You may be aware of a lot of words ending in '-ism' and '-phobia' that we use to talk about how different groups of people can be treated wrongly or unequally because of a group they belong to, or are thought to belong to. While certain forms of inequitable treatment, such as racism and sexism, are becoming easier for us to spot when they happen, there are other forms which are not as easy to see. One of these forms is classism, which is unequal treatment based on a person's social class. Social class is a label that tells us how much economic power or wealth a person has, and those with less wealth are the ones who are affected most by classism. Higher classes often do not experience adversity because of classism.

Historical Factors

Did you know that a person's social class is not only determined by how much money they make? There are, and have been, many other factors that determine how cultures create narratives based on class. The earliest forms of social class can be traced back to the dawn of written history. No matter which society we're talking about, social class was usually determined by one thing: nobility. Being of noble birth meant that a person was either royalty, or part of another social class with economic or social power.
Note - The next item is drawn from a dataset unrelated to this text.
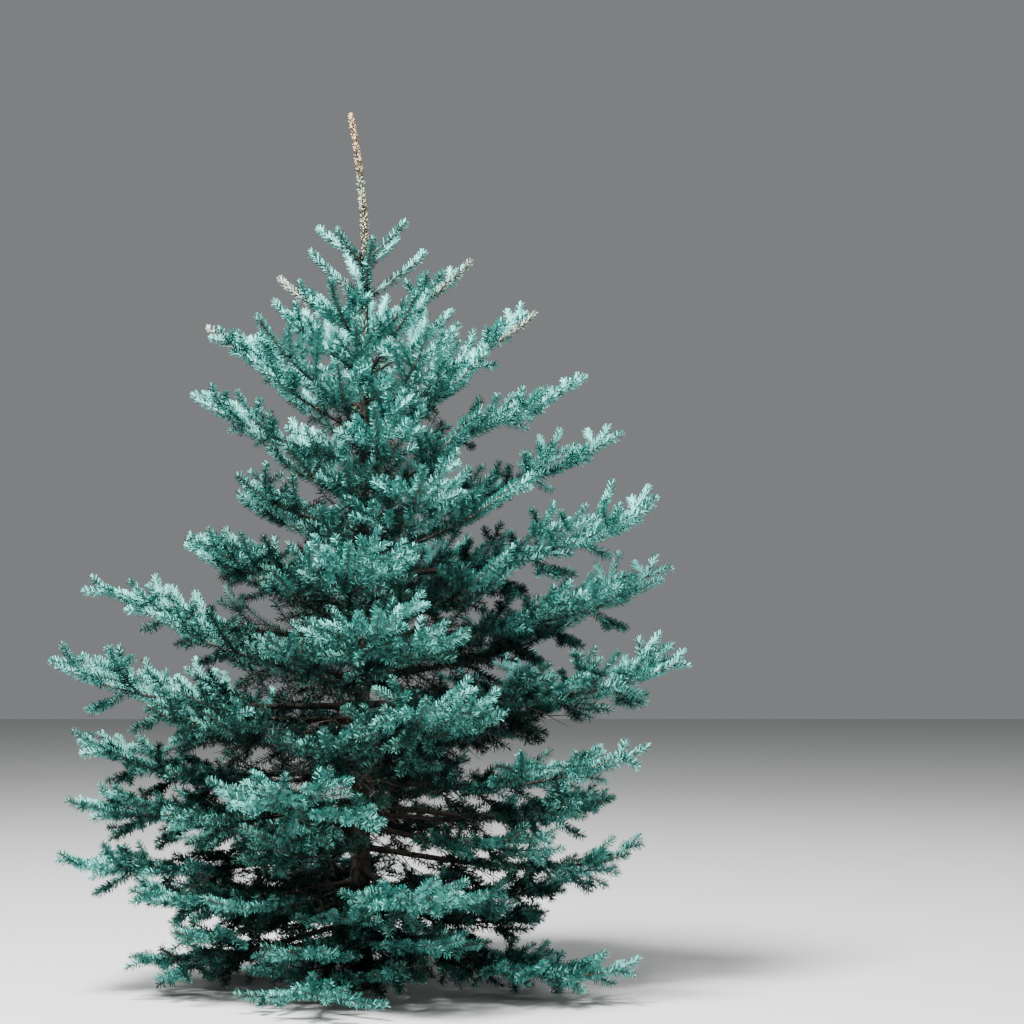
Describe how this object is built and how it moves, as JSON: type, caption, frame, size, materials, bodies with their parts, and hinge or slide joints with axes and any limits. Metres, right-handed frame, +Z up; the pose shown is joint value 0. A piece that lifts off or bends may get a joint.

Tablets from the Indus excavation site

For example: in ancient societies located in the region we now know as India, Nepal, and Pakistan, a person's nobility was determined which caste they were born into. Indian caste was determined by a lot of things, but the most basic way to look at it can be found in the trades and professions people practiced. The priests and holy people sat at the top of the caste system, while the servant class was at the bottom. Similarly, in European cultures, nobility was also a matter of birth. If you were related to royalty, had power in government, or could make significant financial gifts to other nobles or the church, you could be considered nobility. The potential that a person has to change their social class is called social mobility. Another way to change your social class was through marriage. It was, however, very rare for poor peasants to achieve such a high degree of social mobility.
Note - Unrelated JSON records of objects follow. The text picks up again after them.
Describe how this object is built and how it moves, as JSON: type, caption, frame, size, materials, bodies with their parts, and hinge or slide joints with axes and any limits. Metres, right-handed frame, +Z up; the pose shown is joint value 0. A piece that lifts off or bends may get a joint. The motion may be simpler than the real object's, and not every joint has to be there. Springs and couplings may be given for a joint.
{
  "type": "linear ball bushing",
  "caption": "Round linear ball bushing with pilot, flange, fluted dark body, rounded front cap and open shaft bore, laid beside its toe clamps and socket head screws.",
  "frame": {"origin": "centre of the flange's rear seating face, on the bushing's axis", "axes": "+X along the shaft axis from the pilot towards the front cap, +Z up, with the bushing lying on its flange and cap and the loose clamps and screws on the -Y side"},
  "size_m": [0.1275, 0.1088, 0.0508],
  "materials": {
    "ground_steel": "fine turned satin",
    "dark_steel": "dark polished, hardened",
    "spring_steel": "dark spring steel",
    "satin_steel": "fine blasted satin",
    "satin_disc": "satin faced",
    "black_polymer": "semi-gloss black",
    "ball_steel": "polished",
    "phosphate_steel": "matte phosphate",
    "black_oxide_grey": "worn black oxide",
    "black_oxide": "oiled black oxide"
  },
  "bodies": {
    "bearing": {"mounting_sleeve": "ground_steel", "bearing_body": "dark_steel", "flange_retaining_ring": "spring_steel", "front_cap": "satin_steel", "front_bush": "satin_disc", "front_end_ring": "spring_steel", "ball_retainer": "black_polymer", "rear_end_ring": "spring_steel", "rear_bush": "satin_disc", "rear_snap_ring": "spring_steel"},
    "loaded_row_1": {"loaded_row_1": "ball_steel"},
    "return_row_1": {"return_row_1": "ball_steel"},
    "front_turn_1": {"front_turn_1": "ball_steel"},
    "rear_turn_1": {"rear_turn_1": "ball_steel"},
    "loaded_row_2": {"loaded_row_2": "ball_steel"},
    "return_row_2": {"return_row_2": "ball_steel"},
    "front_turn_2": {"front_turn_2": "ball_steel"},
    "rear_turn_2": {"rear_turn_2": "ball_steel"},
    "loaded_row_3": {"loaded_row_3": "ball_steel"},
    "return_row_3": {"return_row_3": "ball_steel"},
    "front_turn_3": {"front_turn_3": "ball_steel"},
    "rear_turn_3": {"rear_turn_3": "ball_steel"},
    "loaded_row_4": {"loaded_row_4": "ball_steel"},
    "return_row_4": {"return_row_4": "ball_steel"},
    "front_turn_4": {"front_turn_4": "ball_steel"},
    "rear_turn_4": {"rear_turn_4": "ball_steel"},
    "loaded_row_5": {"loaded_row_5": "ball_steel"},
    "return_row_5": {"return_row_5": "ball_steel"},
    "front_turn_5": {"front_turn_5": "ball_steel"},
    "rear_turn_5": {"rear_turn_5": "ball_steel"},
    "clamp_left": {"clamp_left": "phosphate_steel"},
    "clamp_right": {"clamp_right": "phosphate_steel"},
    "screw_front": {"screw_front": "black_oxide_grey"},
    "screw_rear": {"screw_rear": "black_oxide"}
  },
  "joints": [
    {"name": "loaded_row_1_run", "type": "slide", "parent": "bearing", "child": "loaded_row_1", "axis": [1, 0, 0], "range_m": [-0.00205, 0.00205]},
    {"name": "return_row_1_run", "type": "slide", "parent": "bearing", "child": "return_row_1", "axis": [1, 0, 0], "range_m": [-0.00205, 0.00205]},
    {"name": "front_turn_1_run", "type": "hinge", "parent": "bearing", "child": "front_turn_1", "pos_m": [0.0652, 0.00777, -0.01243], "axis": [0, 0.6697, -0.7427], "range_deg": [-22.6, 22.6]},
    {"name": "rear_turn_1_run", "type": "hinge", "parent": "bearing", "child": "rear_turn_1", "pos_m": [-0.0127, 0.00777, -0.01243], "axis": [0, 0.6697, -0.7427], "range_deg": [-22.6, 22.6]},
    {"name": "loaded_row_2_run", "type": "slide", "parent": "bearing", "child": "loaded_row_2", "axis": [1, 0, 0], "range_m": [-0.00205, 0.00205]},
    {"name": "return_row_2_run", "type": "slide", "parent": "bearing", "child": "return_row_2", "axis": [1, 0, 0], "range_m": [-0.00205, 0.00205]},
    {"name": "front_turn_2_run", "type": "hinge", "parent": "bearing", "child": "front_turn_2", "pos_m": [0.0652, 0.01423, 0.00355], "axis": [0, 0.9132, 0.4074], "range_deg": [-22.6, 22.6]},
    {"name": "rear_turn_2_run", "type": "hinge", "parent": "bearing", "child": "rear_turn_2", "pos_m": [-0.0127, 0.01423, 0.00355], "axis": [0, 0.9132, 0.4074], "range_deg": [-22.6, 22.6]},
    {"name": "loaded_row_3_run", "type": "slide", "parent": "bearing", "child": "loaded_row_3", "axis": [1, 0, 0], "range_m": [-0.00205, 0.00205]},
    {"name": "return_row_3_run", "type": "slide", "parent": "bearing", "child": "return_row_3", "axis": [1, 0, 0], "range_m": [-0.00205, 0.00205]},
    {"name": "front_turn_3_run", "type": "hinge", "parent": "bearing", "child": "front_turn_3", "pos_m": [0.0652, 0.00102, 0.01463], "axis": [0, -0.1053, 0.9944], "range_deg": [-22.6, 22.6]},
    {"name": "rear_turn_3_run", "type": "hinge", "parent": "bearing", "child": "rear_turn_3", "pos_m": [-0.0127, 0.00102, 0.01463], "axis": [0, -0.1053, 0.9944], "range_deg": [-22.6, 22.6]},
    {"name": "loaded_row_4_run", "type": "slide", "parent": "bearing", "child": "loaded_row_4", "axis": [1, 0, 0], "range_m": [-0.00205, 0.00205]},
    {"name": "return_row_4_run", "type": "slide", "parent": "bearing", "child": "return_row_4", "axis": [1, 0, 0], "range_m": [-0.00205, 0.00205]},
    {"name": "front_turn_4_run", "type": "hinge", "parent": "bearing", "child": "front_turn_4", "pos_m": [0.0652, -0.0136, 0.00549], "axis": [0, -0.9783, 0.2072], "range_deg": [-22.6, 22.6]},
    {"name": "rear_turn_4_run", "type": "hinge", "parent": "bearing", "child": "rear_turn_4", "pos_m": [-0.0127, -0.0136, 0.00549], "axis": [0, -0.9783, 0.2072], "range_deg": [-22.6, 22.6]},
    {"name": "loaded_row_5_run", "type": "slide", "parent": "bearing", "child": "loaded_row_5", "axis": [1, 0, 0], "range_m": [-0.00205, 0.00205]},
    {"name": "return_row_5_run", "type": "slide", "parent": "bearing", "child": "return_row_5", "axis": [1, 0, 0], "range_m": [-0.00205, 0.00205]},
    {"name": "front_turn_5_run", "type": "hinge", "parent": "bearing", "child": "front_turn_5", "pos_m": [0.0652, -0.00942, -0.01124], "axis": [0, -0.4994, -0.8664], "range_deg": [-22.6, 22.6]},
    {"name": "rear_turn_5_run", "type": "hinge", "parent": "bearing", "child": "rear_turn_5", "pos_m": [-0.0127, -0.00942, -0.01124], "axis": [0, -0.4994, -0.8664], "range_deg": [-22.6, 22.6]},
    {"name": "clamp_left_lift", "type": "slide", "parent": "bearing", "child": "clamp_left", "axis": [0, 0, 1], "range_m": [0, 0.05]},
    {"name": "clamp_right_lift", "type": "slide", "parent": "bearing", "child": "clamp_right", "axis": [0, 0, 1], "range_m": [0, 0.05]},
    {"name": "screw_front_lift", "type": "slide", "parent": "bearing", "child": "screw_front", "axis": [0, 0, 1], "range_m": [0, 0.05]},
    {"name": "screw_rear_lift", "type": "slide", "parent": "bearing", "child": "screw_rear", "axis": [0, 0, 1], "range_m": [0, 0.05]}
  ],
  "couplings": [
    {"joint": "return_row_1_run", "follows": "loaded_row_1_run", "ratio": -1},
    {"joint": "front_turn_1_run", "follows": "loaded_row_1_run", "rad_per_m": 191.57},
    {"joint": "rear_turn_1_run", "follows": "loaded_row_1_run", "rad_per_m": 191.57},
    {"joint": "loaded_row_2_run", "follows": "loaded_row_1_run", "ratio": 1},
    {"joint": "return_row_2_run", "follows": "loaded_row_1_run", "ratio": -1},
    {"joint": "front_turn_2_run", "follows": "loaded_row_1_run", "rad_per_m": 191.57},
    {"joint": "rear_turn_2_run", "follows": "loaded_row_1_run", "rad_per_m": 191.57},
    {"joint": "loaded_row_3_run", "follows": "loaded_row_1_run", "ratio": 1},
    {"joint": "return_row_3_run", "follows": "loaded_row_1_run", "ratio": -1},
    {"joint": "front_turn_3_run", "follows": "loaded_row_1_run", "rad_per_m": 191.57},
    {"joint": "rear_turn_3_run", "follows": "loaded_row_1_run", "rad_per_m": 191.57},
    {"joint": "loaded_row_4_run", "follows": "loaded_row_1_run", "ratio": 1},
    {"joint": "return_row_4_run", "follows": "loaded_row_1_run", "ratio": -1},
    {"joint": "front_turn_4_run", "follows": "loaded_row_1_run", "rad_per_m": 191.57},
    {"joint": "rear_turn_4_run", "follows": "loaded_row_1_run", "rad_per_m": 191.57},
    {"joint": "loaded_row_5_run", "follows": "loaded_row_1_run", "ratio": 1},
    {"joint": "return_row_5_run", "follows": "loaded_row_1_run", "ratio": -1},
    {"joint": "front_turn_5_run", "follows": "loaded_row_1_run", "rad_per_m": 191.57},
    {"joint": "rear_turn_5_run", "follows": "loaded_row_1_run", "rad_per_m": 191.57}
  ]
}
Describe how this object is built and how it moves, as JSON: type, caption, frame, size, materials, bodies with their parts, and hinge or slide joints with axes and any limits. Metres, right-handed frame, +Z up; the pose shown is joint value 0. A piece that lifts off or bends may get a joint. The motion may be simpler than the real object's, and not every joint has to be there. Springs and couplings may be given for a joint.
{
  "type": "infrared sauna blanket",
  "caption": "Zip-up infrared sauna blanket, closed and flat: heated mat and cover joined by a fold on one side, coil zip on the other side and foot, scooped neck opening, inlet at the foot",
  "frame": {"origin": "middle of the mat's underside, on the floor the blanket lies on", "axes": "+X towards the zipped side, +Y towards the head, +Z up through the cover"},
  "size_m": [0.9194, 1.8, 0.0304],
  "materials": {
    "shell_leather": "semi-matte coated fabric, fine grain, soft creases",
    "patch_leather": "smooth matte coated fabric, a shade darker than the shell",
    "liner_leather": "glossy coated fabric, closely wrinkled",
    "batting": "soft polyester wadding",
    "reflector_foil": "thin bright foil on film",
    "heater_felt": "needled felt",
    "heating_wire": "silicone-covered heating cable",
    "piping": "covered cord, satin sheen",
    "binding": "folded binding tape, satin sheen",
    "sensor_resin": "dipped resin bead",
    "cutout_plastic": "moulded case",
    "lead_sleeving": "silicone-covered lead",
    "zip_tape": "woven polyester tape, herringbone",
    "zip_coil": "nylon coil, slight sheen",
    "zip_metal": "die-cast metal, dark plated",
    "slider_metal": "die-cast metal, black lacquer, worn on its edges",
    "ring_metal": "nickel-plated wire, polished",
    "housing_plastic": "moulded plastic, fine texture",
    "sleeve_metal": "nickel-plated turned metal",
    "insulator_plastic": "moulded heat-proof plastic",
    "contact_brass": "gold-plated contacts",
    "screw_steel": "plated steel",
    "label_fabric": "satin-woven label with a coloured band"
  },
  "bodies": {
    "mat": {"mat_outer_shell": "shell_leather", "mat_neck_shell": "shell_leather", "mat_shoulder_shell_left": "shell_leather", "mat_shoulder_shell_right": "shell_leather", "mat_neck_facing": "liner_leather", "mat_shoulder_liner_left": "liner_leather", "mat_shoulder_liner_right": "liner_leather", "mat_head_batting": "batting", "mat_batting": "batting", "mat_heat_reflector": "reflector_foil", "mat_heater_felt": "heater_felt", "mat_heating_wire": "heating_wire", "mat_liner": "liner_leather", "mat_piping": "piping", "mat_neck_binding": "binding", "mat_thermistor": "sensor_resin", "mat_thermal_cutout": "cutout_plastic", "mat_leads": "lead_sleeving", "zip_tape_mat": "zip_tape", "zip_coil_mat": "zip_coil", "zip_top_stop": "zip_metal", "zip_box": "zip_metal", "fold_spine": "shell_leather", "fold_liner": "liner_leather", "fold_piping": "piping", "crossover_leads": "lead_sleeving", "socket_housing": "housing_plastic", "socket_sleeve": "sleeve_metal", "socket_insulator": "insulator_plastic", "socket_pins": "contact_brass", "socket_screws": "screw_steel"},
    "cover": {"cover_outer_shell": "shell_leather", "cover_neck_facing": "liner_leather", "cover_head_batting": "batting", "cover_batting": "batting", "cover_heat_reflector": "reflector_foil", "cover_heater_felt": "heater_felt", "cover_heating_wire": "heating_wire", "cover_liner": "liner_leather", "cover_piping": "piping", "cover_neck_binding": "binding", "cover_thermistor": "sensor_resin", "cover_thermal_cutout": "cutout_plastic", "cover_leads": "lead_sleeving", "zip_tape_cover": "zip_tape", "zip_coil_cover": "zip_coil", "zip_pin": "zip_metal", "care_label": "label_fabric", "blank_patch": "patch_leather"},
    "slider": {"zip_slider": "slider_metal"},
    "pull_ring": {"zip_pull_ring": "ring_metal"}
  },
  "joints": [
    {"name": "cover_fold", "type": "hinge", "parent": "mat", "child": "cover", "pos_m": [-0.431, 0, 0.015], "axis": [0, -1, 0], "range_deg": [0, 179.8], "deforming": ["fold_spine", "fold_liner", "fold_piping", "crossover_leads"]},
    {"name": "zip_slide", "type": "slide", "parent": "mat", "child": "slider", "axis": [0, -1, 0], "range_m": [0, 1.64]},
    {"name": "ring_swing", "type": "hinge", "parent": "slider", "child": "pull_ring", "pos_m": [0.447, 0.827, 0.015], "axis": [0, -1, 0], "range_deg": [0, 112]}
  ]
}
Social Class in the Industrial Revolution

When the Industrial Revolution began in the late 18th century, social class and social mobility started to mean something different. One of the factors in this change was literacy. Thanks to the invention of the printing press in the 15th century, learning how to read was no longer just for priests. Ordinary people now had wider access to books, and the ability to read and write soon became widespread, particularly among wealthy classes. Education soon followed, with the establishment of schools for children. Education of the general population began to a lesser extent (in the West) in the earlier Renaissance (14th-17th centuries) and Enlightenment (18th century) eras, but the Industrial Revolution was when education became more of a means to train people for professions and trades than for creating educated citizens.

Classism in Modernity

The Industrial Revolution is, arguably, the point where social class became far less defined by a person's family lineage (nobility), and more so by a person's accumulated wealth. This made social mobility easier for some people, but just as difficult, if not more so, for people born into marginalized groups. You may be more familiar with this term 'minority groups,' which is very similar. Marginalized groups include racial and religious minorities, as well as LGBTQIA+ people. This interaction between economic power and other things like race, gender, religion, etc., is called intersectionality, and this is one of the things at the forefront of conversations about classism today. Today, it's thought that it's difficult to thoroughly understand how class works without discussing race, nationality, gender, and many other factors, at least in a multicultural society like the United States.